Likert scale data

I’ve started playing around with brms and Likert scale data and I’ve stumbled upon something that I need someone with a bigger brain to sanity check for me. I’ve read @paul.buerkner’s tutorial paper (which I can highly recommend) but I couldn’t find a solution to my problem.

If I understand things correctly I should model Likert scale (e.g., 1…5) data as:

Response | resp_cat(5) ~ ...
(see what I did with the … @paul.buerkner ;)

But what happens if, among all subjects, no one answered, e.g., 3, and all answers are either 1-2 or 4-5? Or for that matter (a bit more common) no one has provided the answer 1 or 5? We’re not talking about missing data here, i.e., it’s missing but it should be missing…

resp_cat() requires a number, i.e., the number of categories, but does it figure out by itself that, e.g., 3 is missing, or does that not matter? Intuitively, I feel that it’s a big difference if nobody has answered 1 or 3, and that it affects(?) the cumulative prob.

In formula-helpers.R the code for resp_cat() only checks things like, e.g., is.numeric(x), while I would expect that I should be forced to list each category explicitly, i.e., c(seq(1,5)).

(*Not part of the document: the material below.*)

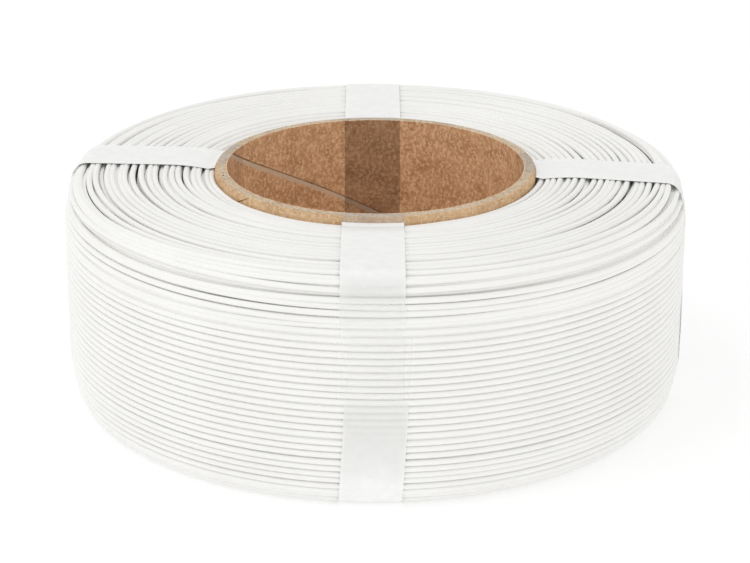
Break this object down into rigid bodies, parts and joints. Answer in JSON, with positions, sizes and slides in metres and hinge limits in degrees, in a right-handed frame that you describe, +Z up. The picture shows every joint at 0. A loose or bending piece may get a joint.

Any insight would be nice! Thanks :)

If your response is integer valued (instead of an ordered fatcor), they are passed as is. Example:

df <- data.frame(y = c(2, 3, 4))
make_standata(y | cat(5) ~ 1, data = df, family = cumulative())
1 Like

What is the difference between using y | cat(X) and using as.ordered(y)? I also have likert type data for outcome variables and used as.ordered before. Is this wrong?

Both work as long the same way as long as all possible categories appear in the data.

Great - that’s a relief. Thanks!